>> START RECORDED INFORMATION

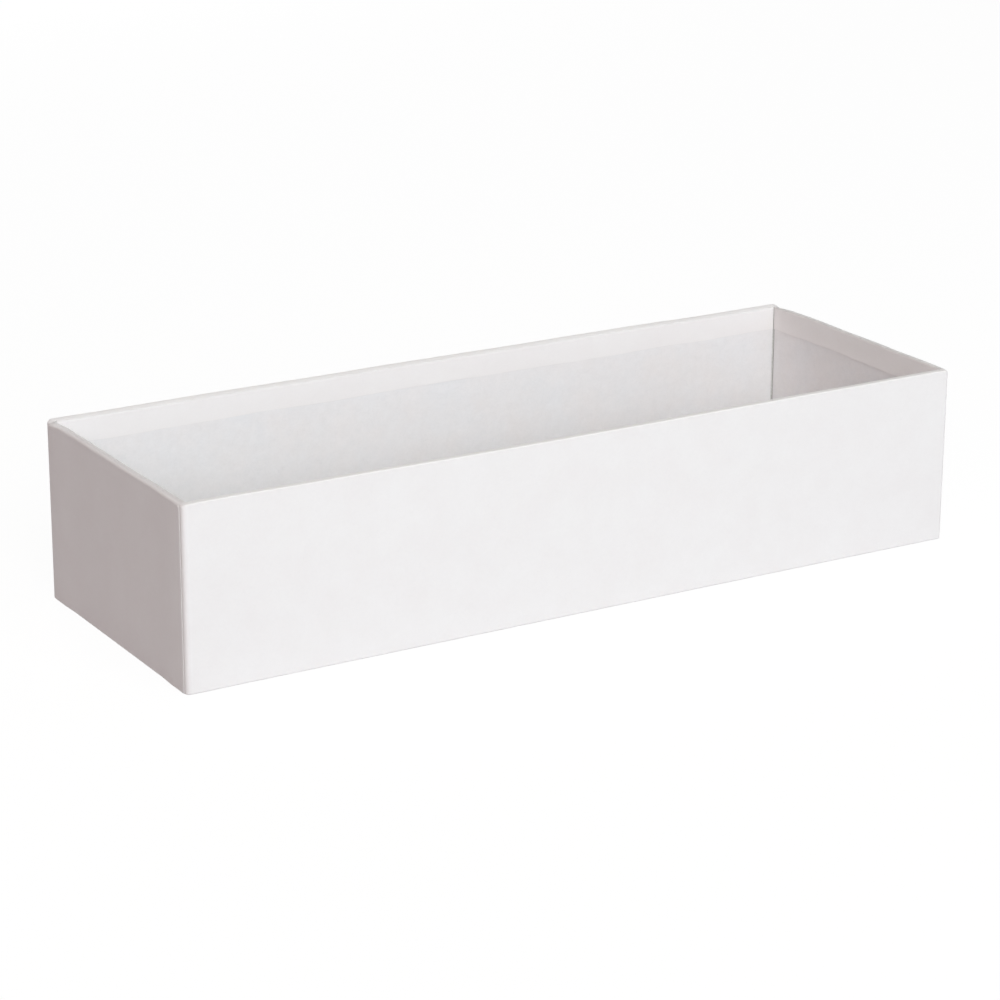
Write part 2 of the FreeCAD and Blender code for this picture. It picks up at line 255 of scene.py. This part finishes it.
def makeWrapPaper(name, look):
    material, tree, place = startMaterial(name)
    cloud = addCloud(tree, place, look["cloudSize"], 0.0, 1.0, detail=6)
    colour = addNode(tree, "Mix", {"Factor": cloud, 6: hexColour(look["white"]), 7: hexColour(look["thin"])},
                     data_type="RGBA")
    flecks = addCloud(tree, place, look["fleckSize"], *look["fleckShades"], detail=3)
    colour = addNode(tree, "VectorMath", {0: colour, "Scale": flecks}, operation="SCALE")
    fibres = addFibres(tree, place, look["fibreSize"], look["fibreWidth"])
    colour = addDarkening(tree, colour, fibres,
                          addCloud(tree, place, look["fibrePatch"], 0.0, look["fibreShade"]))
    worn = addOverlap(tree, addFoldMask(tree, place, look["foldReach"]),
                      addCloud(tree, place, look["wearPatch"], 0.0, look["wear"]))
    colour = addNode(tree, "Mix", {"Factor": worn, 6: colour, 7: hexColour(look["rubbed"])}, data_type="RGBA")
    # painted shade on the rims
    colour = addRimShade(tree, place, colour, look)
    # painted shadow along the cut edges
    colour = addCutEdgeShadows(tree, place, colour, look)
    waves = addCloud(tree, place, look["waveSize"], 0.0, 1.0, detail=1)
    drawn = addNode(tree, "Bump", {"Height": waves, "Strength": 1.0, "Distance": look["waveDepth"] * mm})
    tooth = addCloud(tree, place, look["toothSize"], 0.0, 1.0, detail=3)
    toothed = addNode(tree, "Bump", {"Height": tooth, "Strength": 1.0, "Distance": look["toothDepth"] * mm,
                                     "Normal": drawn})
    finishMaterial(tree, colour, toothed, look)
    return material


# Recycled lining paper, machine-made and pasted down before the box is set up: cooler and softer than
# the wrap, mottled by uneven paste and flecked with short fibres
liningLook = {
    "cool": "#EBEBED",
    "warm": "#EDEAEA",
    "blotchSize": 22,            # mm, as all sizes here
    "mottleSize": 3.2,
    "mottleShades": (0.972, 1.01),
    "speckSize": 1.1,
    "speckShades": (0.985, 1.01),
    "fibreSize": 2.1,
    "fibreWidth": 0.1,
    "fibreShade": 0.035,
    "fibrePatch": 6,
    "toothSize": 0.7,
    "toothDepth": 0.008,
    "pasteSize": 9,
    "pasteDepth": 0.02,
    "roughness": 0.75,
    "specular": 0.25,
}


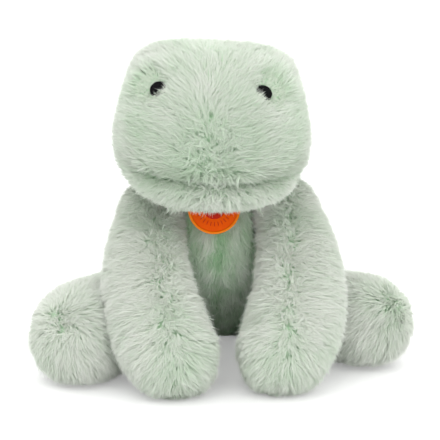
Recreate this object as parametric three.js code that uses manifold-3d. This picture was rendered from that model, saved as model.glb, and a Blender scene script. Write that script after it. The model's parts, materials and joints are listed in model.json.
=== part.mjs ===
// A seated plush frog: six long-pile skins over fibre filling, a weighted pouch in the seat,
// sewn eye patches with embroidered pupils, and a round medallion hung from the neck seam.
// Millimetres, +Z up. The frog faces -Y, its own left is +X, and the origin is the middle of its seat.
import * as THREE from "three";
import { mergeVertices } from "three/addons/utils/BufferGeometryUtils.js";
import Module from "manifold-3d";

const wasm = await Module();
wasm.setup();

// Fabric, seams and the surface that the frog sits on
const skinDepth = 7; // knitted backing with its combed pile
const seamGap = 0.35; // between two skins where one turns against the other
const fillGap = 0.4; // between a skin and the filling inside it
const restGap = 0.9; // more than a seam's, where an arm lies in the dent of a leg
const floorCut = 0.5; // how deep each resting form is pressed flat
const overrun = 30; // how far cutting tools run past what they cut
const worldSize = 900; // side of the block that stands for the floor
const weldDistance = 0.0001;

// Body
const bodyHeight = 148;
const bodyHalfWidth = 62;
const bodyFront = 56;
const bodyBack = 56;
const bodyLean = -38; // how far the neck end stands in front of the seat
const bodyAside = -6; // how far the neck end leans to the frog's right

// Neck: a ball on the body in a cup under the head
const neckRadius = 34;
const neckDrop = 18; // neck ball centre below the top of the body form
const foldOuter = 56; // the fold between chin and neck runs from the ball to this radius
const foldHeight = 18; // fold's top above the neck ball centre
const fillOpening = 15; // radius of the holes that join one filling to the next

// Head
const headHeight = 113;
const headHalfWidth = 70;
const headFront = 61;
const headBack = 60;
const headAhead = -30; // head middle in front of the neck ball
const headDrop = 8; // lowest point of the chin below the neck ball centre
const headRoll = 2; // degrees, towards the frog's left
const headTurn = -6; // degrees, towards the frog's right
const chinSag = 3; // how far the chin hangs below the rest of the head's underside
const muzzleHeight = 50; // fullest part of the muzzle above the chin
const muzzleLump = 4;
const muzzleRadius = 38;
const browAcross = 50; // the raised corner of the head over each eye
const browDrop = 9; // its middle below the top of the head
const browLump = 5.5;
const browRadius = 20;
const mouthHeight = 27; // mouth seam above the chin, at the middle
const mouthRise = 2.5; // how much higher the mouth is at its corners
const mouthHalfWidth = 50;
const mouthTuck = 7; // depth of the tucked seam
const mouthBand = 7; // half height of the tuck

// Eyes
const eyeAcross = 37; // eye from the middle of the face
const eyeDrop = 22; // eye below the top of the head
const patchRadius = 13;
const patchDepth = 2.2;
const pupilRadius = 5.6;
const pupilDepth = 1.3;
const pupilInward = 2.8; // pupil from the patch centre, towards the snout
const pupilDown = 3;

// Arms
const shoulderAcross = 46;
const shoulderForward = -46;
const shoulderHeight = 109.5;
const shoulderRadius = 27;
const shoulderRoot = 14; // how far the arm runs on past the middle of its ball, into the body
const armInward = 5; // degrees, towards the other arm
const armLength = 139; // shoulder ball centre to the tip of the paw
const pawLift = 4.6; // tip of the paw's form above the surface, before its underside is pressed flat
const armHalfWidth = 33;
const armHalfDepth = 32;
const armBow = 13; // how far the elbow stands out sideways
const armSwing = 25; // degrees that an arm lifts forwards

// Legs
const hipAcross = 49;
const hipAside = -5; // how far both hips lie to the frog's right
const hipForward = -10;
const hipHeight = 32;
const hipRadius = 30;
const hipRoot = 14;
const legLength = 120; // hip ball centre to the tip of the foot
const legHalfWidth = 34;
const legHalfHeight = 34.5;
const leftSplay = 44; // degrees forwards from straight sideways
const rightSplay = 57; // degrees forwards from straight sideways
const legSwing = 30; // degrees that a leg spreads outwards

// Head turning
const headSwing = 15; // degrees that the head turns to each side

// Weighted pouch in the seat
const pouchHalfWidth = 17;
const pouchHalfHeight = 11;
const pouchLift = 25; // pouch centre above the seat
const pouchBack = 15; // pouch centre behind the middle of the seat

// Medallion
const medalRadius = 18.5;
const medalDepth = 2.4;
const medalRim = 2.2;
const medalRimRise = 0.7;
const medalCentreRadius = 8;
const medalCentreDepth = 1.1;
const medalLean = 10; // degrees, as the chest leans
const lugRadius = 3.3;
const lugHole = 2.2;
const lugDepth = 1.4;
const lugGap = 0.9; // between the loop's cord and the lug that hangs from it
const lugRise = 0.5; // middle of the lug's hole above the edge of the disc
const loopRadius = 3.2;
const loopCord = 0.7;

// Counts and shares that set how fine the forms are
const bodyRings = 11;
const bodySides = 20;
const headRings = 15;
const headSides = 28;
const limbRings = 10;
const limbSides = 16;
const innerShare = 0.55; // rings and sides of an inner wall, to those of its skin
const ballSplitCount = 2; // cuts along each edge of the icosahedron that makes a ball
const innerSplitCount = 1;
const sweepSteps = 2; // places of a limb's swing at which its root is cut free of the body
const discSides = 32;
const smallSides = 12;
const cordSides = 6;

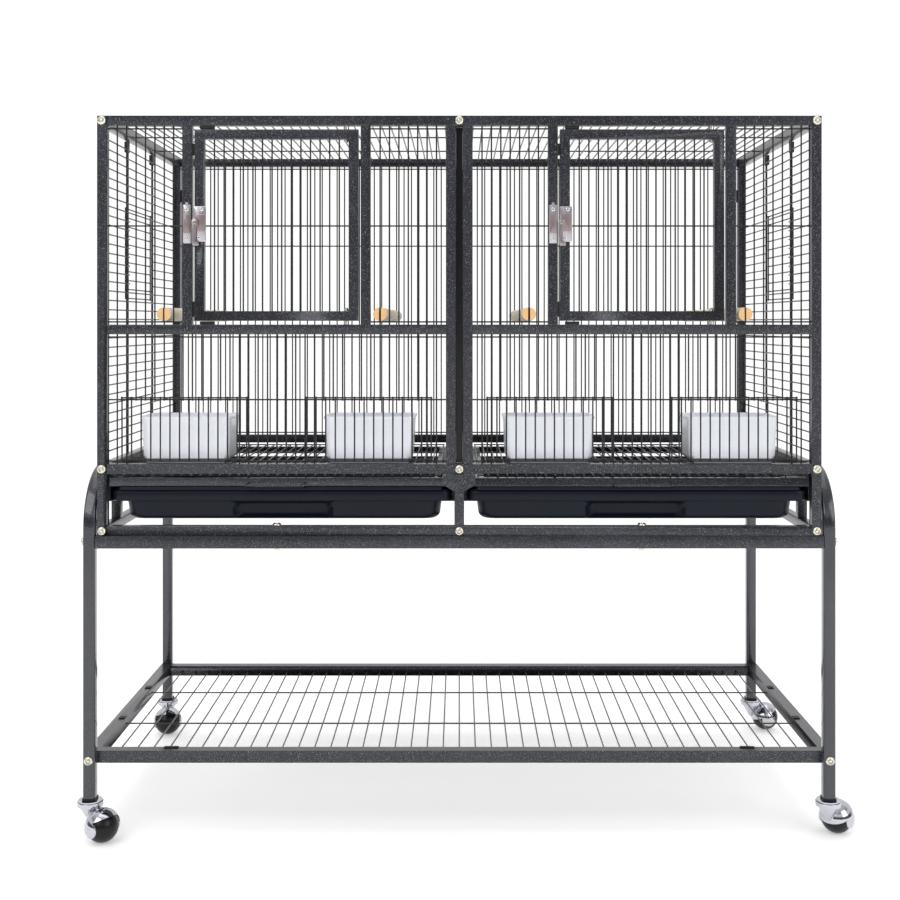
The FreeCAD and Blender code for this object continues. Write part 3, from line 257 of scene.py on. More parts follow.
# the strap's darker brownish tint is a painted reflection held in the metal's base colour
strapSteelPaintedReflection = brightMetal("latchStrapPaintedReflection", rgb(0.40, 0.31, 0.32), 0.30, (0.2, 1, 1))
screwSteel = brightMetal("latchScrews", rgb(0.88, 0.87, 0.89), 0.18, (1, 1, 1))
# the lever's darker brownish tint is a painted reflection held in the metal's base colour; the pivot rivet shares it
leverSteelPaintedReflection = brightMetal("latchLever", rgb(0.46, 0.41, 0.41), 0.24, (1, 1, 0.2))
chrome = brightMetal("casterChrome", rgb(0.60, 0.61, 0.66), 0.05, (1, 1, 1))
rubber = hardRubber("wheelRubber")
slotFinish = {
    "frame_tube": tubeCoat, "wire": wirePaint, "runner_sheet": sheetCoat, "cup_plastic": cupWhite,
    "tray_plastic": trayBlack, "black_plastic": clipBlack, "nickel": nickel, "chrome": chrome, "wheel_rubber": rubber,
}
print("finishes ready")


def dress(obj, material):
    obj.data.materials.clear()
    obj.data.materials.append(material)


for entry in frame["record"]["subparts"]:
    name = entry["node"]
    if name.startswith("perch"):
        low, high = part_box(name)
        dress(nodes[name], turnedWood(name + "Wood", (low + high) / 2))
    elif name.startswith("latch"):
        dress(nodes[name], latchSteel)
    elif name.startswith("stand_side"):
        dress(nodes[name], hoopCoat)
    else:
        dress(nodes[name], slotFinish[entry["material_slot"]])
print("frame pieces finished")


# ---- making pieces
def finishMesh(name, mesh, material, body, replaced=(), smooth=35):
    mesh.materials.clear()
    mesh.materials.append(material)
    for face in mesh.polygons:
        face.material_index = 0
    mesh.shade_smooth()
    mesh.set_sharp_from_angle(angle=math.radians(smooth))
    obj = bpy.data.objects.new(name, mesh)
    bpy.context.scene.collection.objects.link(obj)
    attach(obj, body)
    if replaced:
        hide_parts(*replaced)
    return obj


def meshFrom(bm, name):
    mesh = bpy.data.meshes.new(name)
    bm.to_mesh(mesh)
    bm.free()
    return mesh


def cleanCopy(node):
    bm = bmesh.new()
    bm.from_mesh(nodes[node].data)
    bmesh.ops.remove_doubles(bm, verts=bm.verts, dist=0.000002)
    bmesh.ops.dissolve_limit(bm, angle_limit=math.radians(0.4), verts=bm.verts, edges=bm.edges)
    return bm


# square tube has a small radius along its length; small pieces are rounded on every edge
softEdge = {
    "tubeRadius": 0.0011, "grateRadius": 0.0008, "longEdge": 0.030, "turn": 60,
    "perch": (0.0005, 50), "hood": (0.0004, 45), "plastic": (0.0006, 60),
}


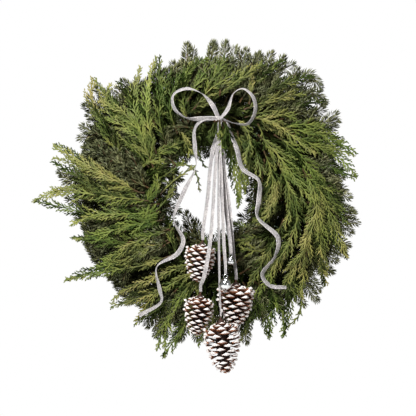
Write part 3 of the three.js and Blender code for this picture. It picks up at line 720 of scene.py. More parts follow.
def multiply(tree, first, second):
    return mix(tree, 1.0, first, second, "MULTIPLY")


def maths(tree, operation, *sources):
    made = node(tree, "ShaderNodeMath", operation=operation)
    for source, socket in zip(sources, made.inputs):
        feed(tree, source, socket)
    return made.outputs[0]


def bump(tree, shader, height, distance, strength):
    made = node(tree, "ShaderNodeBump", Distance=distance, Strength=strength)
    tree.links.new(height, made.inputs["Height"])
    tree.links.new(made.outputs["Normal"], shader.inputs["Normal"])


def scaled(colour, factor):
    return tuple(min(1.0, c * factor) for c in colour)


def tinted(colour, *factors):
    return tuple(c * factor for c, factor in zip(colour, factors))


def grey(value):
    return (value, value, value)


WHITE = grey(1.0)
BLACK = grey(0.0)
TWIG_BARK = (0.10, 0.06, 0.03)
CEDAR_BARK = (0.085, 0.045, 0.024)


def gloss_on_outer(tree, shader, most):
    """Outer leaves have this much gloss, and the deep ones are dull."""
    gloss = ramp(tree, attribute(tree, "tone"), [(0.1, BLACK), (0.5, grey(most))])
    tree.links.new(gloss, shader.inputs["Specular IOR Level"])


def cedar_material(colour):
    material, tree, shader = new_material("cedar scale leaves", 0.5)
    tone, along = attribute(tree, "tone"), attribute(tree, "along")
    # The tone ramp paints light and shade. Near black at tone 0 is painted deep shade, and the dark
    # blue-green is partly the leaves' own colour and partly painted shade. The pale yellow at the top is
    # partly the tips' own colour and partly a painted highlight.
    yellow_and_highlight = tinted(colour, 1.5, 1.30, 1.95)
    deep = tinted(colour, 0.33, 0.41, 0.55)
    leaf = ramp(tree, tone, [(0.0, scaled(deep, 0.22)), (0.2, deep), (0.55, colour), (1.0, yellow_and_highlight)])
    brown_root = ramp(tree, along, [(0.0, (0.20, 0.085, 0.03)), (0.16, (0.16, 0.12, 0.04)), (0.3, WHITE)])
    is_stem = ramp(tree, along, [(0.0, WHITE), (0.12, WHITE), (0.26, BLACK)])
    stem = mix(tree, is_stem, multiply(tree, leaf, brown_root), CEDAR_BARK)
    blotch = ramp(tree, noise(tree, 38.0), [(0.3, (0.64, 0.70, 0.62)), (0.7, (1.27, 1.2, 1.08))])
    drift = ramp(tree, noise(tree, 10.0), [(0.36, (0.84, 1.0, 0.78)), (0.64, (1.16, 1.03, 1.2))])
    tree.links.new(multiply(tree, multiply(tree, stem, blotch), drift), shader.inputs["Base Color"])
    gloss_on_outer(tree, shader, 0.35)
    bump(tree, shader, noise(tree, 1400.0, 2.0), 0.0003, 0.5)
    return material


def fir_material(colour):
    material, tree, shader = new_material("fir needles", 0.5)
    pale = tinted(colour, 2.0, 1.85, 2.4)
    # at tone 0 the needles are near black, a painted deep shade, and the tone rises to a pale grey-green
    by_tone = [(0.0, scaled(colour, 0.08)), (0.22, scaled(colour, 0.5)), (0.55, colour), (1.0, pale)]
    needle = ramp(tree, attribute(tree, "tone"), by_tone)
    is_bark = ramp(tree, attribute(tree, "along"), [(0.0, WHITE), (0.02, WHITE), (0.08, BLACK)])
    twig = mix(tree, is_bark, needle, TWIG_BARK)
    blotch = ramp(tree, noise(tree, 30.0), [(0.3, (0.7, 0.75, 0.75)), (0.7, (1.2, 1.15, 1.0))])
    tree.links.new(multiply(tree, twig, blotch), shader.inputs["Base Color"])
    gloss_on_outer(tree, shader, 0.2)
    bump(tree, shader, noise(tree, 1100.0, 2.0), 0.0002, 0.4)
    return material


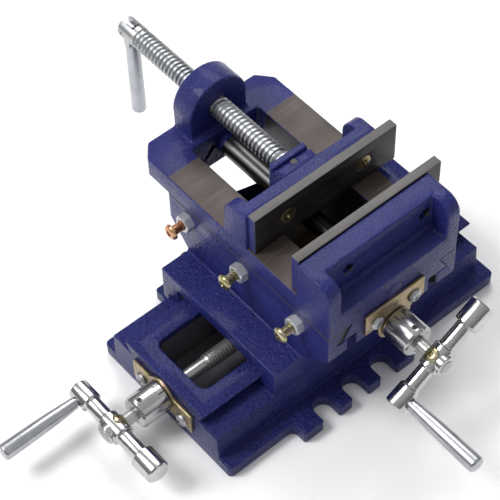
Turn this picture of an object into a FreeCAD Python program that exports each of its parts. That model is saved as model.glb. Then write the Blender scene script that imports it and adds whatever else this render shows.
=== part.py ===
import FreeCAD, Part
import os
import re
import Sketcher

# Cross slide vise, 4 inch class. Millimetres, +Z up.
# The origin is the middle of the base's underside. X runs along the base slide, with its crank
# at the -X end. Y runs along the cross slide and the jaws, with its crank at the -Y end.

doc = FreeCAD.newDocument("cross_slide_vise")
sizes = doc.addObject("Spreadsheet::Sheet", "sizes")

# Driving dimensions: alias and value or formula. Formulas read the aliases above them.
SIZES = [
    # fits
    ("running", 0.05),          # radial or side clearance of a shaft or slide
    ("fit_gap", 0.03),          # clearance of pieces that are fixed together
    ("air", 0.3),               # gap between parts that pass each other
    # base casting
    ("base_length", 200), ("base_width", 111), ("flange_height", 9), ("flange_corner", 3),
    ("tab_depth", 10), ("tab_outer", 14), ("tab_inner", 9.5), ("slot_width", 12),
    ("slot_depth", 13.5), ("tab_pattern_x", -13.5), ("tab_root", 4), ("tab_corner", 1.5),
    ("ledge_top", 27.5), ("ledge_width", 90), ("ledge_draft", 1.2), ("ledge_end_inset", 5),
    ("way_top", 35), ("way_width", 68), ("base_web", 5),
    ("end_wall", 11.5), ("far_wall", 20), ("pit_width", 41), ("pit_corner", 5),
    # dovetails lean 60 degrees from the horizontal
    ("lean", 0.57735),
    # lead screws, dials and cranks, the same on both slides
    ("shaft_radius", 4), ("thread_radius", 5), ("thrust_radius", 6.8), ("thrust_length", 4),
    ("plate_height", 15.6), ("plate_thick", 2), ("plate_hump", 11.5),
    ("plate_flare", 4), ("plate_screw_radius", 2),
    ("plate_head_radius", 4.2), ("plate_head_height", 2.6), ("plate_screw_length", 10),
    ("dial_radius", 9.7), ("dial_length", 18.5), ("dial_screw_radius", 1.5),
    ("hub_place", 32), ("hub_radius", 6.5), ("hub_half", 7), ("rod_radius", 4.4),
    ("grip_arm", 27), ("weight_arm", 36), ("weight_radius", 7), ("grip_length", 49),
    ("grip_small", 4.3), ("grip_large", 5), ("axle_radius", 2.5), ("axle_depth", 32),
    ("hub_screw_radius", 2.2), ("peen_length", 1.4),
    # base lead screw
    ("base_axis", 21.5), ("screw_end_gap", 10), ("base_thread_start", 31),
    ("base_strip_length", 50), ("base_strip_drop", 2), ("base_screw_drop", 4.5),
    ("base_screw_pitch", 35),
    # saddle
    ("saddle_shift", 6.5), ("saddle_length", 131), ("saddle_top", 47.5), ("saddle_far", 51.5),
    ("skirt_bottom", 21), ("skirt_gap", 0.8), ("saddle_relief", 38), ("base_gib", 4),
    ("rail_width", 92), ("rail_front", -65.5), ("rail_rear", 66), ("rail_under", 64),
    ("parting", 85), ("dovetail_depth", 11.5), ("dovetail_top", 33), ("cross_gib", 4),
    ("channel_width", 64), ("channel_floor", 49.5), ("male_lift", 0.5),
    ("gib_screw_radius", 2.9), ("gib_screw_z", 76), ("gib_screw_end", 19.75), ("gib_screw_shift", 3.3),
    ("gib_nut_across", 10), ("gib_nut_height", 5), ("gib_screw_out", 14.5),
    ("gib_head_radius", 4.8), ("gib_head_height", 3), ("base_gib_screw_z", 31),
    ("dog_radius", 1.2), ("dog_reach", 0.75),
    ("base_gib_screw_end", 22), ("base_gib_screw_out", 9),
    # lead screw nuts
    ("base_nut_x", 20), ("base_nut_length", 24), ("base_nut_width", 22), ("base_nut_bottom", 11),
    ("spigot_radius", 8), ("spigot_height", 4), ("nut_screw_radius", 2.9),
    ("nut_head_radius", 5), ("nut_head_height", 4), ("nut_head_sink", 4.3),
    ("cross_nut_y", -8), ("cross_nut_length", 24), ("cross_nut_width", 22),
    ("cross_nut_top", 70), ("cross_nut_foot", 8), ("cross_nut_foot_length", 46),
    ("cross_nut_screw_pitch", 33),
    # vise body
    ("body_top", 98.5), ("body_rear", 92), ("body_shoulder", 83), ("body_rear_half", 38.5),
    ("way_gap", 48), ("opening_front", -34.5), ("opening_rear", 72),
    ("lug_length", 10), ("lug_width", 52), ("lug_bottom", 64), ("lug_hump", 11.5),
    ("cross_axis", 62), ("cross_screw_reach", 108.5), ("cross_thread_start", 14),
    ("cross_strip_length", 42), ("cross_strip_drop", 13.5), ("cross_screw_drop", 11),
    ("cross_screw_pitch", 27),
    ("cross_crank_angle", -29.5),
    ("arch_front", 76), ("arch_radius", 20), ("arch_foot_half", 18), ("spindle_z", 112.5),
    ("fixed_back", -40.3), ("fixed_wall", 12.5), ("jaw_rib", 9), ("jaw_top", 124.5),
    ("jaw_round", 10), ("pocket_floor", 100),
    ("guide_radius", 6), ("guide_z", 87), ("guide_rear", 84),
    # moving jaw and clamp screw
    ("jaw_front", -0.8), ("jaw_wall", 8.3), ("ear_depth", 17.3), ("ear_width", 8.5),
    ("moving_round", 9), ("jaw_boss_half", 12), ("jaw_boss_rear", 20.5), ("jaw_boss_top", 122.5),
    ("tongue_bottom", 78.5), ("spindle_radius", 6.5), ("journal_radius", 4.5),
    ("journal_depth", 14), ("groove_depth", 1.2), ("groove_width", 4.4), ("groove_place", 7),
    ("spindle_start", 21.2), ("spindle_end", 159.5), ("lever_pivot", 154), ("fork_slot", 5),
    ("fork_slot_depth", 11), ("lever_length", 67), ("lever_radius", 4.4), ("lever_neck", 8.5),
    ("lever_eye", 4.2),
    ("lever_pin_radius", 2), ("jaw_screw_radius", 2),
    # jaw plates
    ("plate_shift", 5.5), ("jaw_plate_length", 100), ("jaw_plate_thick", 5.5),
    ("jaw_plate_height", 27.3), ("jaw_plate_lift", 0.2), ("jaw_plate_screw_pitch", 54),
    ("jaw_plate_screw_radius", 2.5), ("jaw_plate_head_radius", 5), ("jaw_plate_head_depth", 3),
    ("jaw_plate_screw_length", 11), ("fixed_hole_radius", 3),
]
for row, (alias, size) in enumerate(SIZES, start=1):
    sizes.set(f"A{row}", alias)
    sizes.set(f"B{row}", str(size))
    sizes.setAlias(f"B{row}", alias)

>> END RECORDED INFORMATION

• _TO BE DONE_
Begin with the line containing "Write part 3 of", end with the line containing "return made.outputs[0]", and repeat every line in that stretch exactly.

• _SOLUTION TO THIS PROBLEM_
Write part 3 of the three.js and Blender code for this picture. It picks up at line 720 of scene.py. More parts follow.
def multiply(tree, first, second):
    return mix(tree, 1.0, first, second, "MULTIPLY")


def maths(tree, operation, *sources):
    made = node(tree, "ShaderNodeMath", operation=operation)
    for source, socket in zip(sources, made.inputs):
        feed(tree, source, socket)
    return made.outputs[0]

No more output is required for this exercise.